As someone who doesn’t have military personnel in their immediate family, I discovered I was completely unaware of the stresses that many military families face. As I mentioned before, April’s family has been through four deployments, but, additionally, she has had to relocate several states away from her home. Even when military families are under one roof, they may be new to a town, state, or even country when they are relocated. Being in an unfamiliar place and away from extended family only adds to the stress of seeing a family member leave for months at a time.

April said that the deployments are especially difficult, and there is a lot of anxiety concerning the “what-ifs.” Without her support system and her spouse, she took on the full responsibilities of the home during deployments. The normal separation of tasks completely shifted to her, and she said “there were times when I would be calling my dad trying to have him talk me through things.” Because of this, she said it would be nice to have help with “around-the-house” things her husband would normally do.

I know that many of us feel like we don’t want to impose on families, or we tell them to let us know if they need anything. What we forget is how hard it can be to ask for help; especially when these families may be new to a community. When we are given the opportunity to meet military families, we shouldn’t be afraid to reach out. These families are comprised of individuals who give their lives to service in both the military and in the dedication to keeping a strong family, even in the most difficult times. They deserve our service in ministry. From a 9×13 casserole dish of tater tot casserole to an offer to mow the lawn, we can ease the stress. Our care can take something off the to-do list and reassure a soldier that there are people looking out for their loved ones at home.

April also emphasized the importance and necessity of friendships. She remarked that “a close friend makes all the difference on how you get through a deployment.” These families, just as we all do, long for connection with those around them. Tough times are easier with support, and military families may not have time to organically form friendships before the comradery is really needed. This is yet another reason to be bold. Step out and ask these families to play dates and local events. Show them the love of your church and your community and help them feel more comfortable in new surroundings. If you have a scheduled playdate each week, see if they can join. If there’s a free movie in the park, invite them along.
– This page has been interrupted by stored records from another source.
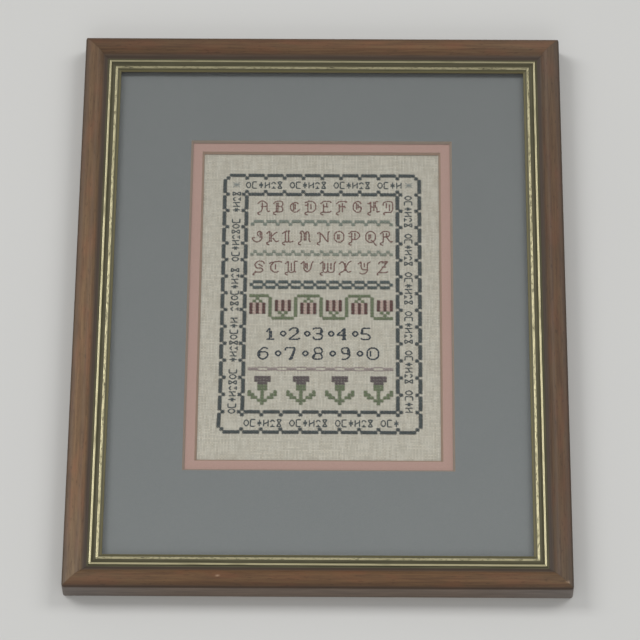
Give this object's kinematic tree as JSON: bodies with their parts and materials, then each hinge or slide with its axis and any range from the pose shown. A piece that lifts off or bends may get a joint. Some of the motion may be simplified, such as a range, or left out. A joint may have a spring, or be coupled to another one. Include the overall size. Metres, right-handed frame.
{
  "type": "cross stitch sampler in a wooden picture frame",
  "caption": "Stitched linen sampler under flat glass, with two bevelled window mats, held in the rebate of a mitred wooden picture frame that lies face up.",
  "frame": {"origin": "under the middle of the frame, in the plane of the rails' backs", "axes": "+Z out of the picture's face; +Y towards the head of the picture, along its long side; +X towards its right side"},
  "size_m": [0.278, 0.354, 0.0142],
  "materials": {
    "stained_wood": "satin brown stain with a dark cove and two gilt beads",
    "clear_glass": "clear picture glass",
    "grey_mat_board": "matt grey-blue paper face",
    "pink_mat_board": "matt dusty pink paper face",
    "natural_linen": "evenweave linen with cotton cross stitch",
    "brown_card": "plain card"
  },
  "bodies": {
    "root": {"rail_left": "stained_wood", "rail_right": "stained_wood", "rail_top": "stained_wood", "rail_bottom": "stained_wood", "glass_pane": "clear_glass", "outer_mat": "grey_mat_board", "inner_mat": "pink_mat_board", "linen": "natural_linen", "backing_board": "brown_card"}
  },
  "joints": []
}
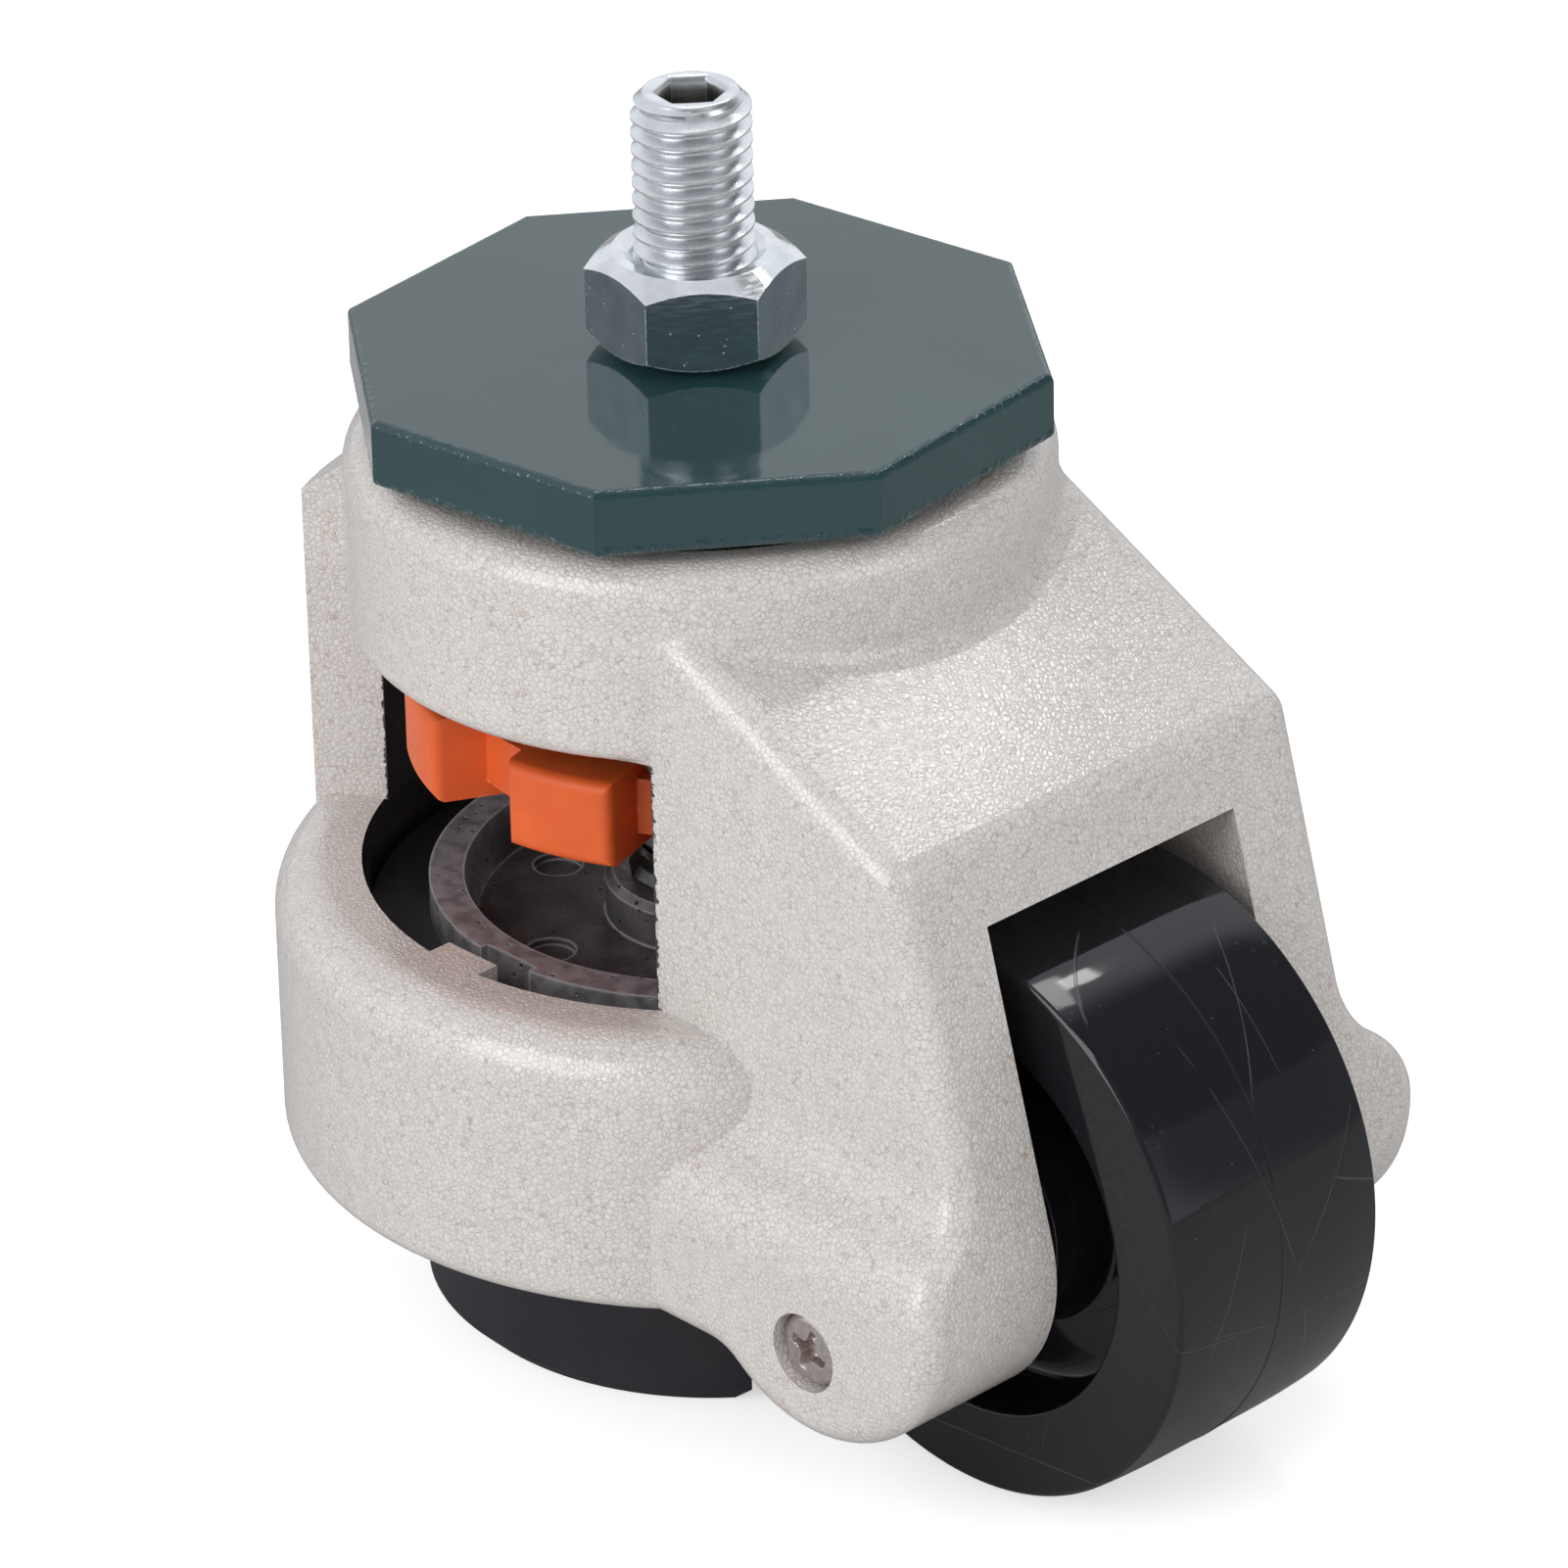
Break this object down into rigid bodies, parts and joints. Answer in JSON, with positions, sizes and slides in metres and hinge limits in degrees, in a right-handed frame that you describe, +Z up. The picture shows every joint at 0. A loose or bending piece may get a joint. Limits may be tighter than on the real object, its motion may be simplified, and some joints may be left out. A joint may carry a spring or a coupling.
{
  "type": "levelling castor",
  "caption": "Threaded-stem levelling castor: a swivelling wheel in a cast housing beside a rubber foot that a hand dial screws down to take the load.",
  "frame": {"origin": "on the stem's axis, in the plane of the lock nut's top face, which bears on the machine's leg", "axes": "+Z up along the stem; +X from the stem towards the wheel; +Y along the wheel's axle"},
  "size_m": [0.1237, 0.0886, 0.1311],
  "materials": {
    "zinc_plated_steel": "bright zinc plate",
    "green_paint": "dark green gloss paint",
    "cream_powder_coat": "cream crackle powder coat, gloss",
    "bearing_steel": "ground",
    "machined_steel": "turned, oiled",
    "screw_steel": "satin",
    "wheel_nylon": "gloss black",
    "dial_nylon": "satin orange",
    "foot_casting": "dark, as cast",
    "pad_rubber": "matt black"
  },
  "bodies": {
    "top_mount": {"stem_stud": "zinc_plated_steel", "lock_nut": "zinc_plated_steel", "top_plate": "green_paint", "kingpin": "machined_steel", "upper_race": "bearing_steel"},
    "housing_group": {"housing": "cream_powder_coat", "cup_race": "bearing_steel", "upper_balls": "bearing_steel", "lower_race": "bearing_steel", "lower_balls": "bearing_steel", "axle": "machined_steel", "keeper_screws": "screw_steel", "bearing_inner_rings": "bearing_steel", "hub_spacer": "machined_steel", "side_spacers": "machined_steel", "dial_plate": "machined_steel", "plate_screws": "screw_steel"},
    "wheel_group": {"wheel": "wheel_nylon", "bearing_outer_rings": "bearing_steel", "bearing_shields": "bearing_steel", "bearing_balls": "bearing_steel"},
    "dial_group": {"dial": "dial_nylon", "dial_nut": "machined_steel", "thrust_washer": "machined_steel", "dial_circlip": "bearing_steel"},
    "foot_group": {"foot_screw": "machined_steel", "foot_disc": "foot_casting", "foot_washer": "machined_steel", "foot_nut": "machined_steel", "rubber_pad": "pad_rubber"}
  },
  "joints": [
    {"name": "swivel", "type": "hinge", "parent": "top_mount", "child": "housing_group", "pos_m": [0, 0, -0.0216], "axis": [0, 0, 1], "continuous": true},
    {"name": "wheel_spin", "type": "hinge", "parent": "housing_group", "child": "wheel_group", "pos_m": [0.0487, 0.0002, -0.0836], "axis": [0, 1, 0], "continuous": true},
    {"name": "dial_turn", "type": "hinge", "parent": "housing_group", "child": "dial_group", "pos_m": [0, 0, -0.0488], "axis": [0, 0, 1], "range_deg": [-1081, 1081]},
    {"name": "foot_slide", "type": "slide", "parent": "housing_group", "child": "foot_group", "axis": [0, 0, 1], "range_m": [-0.006, 0.006]}
  ],
  "couplings": [
    {"joint": "dial_turn", "follows": "foot_slide", "rad_per_m": -3141.6}
  ]
}
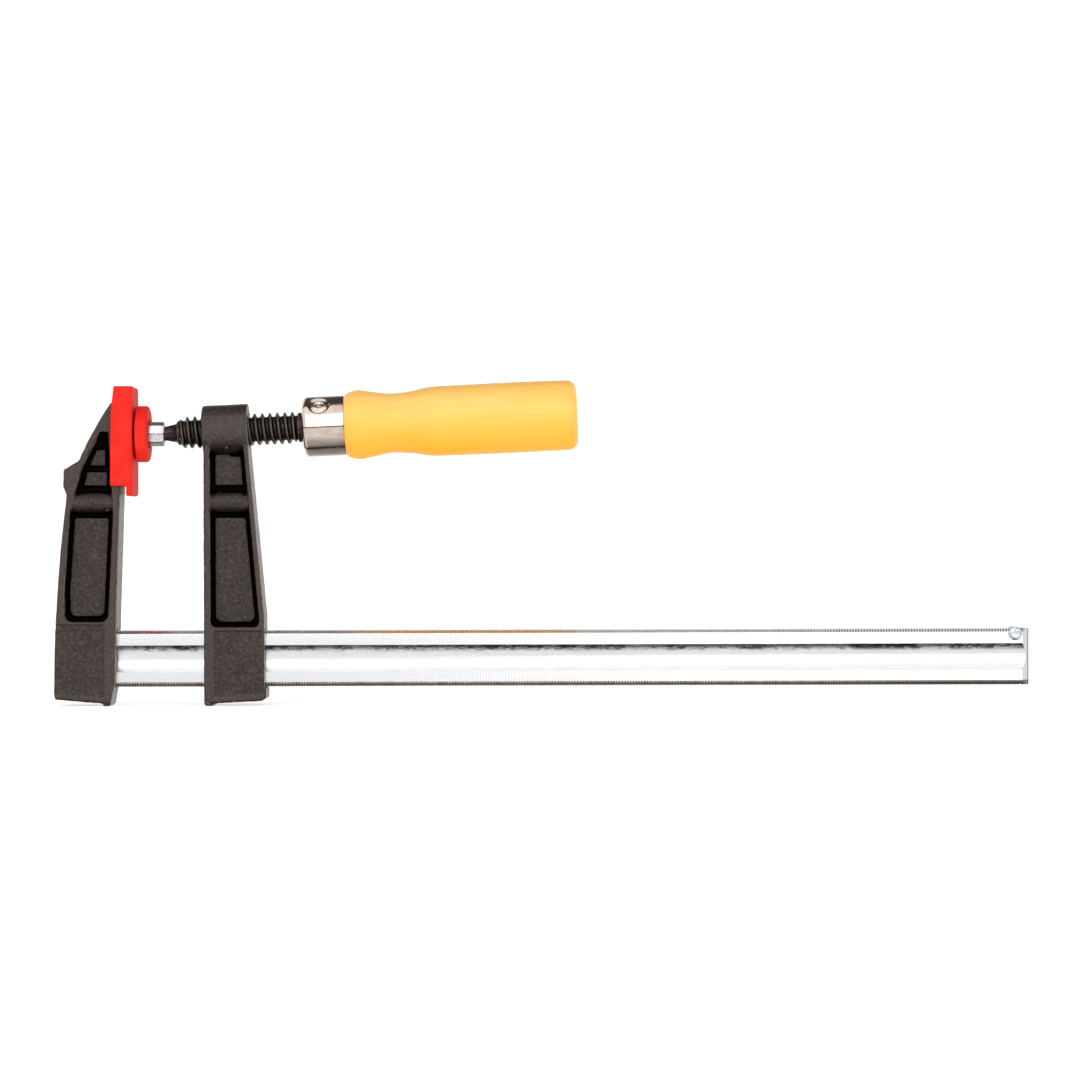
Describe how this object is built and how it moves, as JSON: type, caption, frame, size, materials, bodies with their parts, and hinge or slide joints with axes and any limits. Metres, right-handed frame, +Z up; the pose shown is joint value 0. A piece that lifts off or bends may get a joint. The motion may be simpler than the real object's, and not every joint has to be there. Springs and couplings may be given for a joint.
{
  "type": "f clamp",
  "caption": "Bar clamp with a fixed jaw, a jaw that slides on a grooved bar, and a screw with a turning handle and a tilting pad.",
  "frame": {"origin": "where the screw's axis meets the pressing face of the fixed jaw's cap", "axes": "+X along the bar from the fixed jaw to the free end, +Z up from the bar to the screw, +Y across the jaws"},
  "size_m": [0.3887, 0.0282, 0.1296],
  "materials": {
    "galvanised_bar": "bright zinc plate, drawn and slightly streaked",
    "bright_steel": "bright steel",
    "black_casting": "black-brown satin paint over rough casting",
    "red_plastic": "soft moulded plastic",
    "black_steel": "black oxide, oiled",
    "nickel_plate": "bright nickel plate",
    "lacquered_wood": "golden-yellow satin lacquer",
    "zinc_plate": "bright zinc plate, crimped"
  },
  "bodies": {
    "frame": {"bar": "galvanised_bar", "stop_pin": "bright_steel", "fixed_jaw": "black_casting", "fixed_jaw_cap": "red_plastic"},
    "slider": {"sliding_jaw": "black_casting"},
    "screw_carrier": {"spindle_ball": "black_steel"},
    "screw": {"spindle": "black_steel", "ferrule": "nickel_plate", "ferrule_pin": "bright_steel", "handle": "lacquered_wood"},
    "pad": {"swivel_pad": "zinc_plate", "pad_cap": "red_plastic"}
  },
  "joints": [
    {"name": "jaw_slide", "type": "slide", "parent": "frame", "child": "slider", "axis": [1, 0, 0], "range_m": [0, 0.2959]},
    {"name": "screw_feed", "type": "slide", "parent": "slider", "child": "screw_carrier", "axis": [0.999, 0, 0.0436], "range_m": [0, 0.0144]},
    {"name": "handle_turn", "type": "hinge", "parent": "screw_carrier", "child": "screw", "pos_m": [0, 0, 0], "axis": [0.999, 0, 0.0436], "range_deg": [0, 1728]},
    {"name": "pad_tilt", "type": "hinge", "parent": "screw_carrier", "child": "pad", "pos_m": [0.00839, 0, 0.00037], "axis": [0, 1, 0], "range_deg": [-3.5, 3.5]}
  ],
  "couplings": [
    {"joint": "handle_turn", "follows": "screw_feed", "rad_per_m": 2094.4}
  ]
}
They may not always say “yes”, but the first step to making a new friend is letting them know that they matter to you.

Are there things you wish non-military individuals better understood?

When asked this question, April said, “I feel like people don’t get how hard it is on the family.” She mentioned that kids may not recognize their parents after a deployment and may even need time to feel comfortable enough to hug them. Transitions, relocations, and deployments affect each family member in some way. They all make compromises and sacrifices to make sure their family gets through these times.

April also mentioned the need for sensitivity when interacting with military families who have been through deployments. She listed several inappropriate questions that are often posed to her husband that may bring up painful memories from times of service. The public, who is often so detached from the realities of a military life, can forget that it’s not like the movies or what they see on TV. These are very real experiences, and those who serve and their families deserve respect and privacy.

For those of you like me who have not experienced a military life, we shouldn’t assume we know what’s going on. Every family and individual experiences that lifestyle differently; the life can be extremely taxing and stressful. We need to pray for those serving and send them reminders that we’re thinking of them. We need to support spouses that are forced to take on extra roles in the house. We need to include children that may not understand why one of their parents has to be away for a time. Ministering to the military is a complete family ministry.

And when we are able to serve military families all under one roof, we need to remain aware of what we say. Our minds should be focused on care, concern, and spreading God’s love, not on what stories they can tell.

Open Your Eyes to What You Can Learn

After speaking with April, I couldn’t help but appreciate her husband’s service and respect her even more. I honestly do not know if I could keep everything together without my husband by my side. These families are beautiful pictures of loyalty and strength. They give so much and love even more. Before I sum this up, I wanted to include a last word from my wonderful interviewee, April:

“I am grateful for the life I have. Being a military wife has shown me how tough I am. How much I can do. I am a capable woman on many things I didn’t think I could do…But I wouldn’t trade the journey we’ve had for anything.”


How could we not reach out to these families? They are inspirations of the service that Christ so desperately wants us to follow. We may not be able to fight and serve by their sides, but we can care for them here at home. We can serve those who serve. Through ministry, we can honor not only these men and women, but we can take up Christ’s call.